Working from a script by Robin Swicord, Armstrong has departed from her precedents. She's the first director to cast two players in the role of Amy: the precociously accomplished Kirsten Dunst as the 12-year-old, the duller Samantha Mathis as the 16-year-old. Armstrong is also the first to sketch out a little of the intellectual background to the novel - that high-minded Transcendentalist circle of which Alcott's father was a slightly goofy luminary. Some of these allusions grate, but they help make plausible the otherwise preposterous virtuousness of the March household - where everyone from Marmee (Susan Sarandon, satisfyingly brittle) to Meg (Trini Alvarado) suffers from RSI - Relentless Self-Improvement.

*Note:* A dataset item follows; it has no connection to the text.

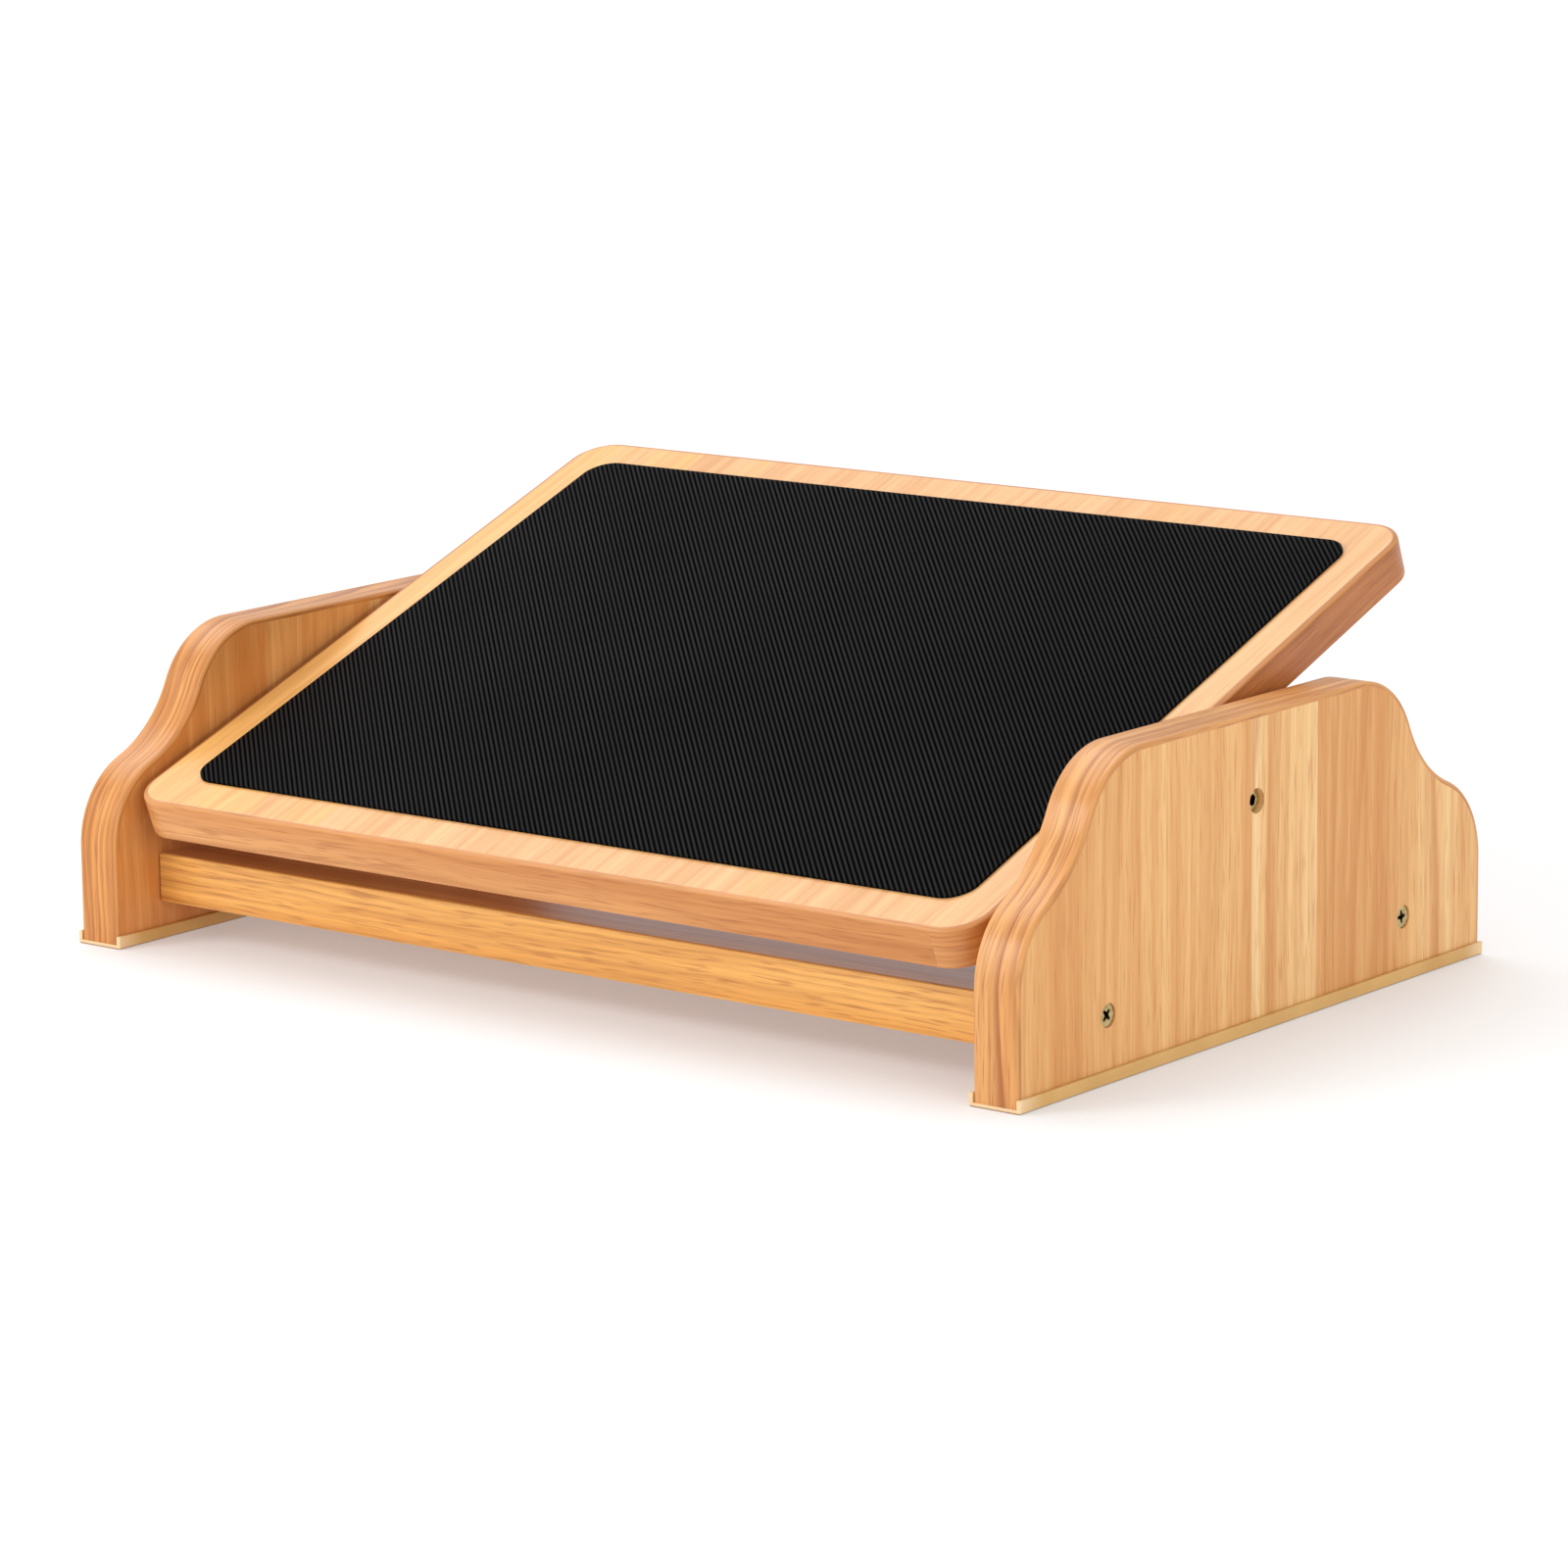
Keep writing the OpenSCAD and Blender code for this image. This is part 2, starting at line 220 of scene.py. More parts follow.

They also underwrite the film's ur-feminist notes, which might sound anachronistic. Yet the book is, after all, not a manual for rookie Young Wives, but a semi-autobiographical account of how a fanciful girl might grow up into an independent writer. Armstrong stresses Alcott's closeness to Jo March by changing the title of her heroine's novel from My Beth to Little Women; and in Winona Ryder she has a really splendid Jo - not the plain, romping tomboy of earlier versions, but every bit as spirited as Katherine Hepburn, with not a shred of archness.

The idyllic title of Eden Valley is a red herring. This documentary- style drama from the Amber collective about an "old-age traveller" father (Brian Hogg) trying to cope with custody of his delinquent teenage son (Darren Bell) is studiedly downbeat, wearing its dourness as a badge of integrity. The first half-hour or so is muddy going, but the humane interest of the narrative - how his being forced to care for horses confers this twerpy specimen with a measure of dignity - gradually comes into sync with the morose style.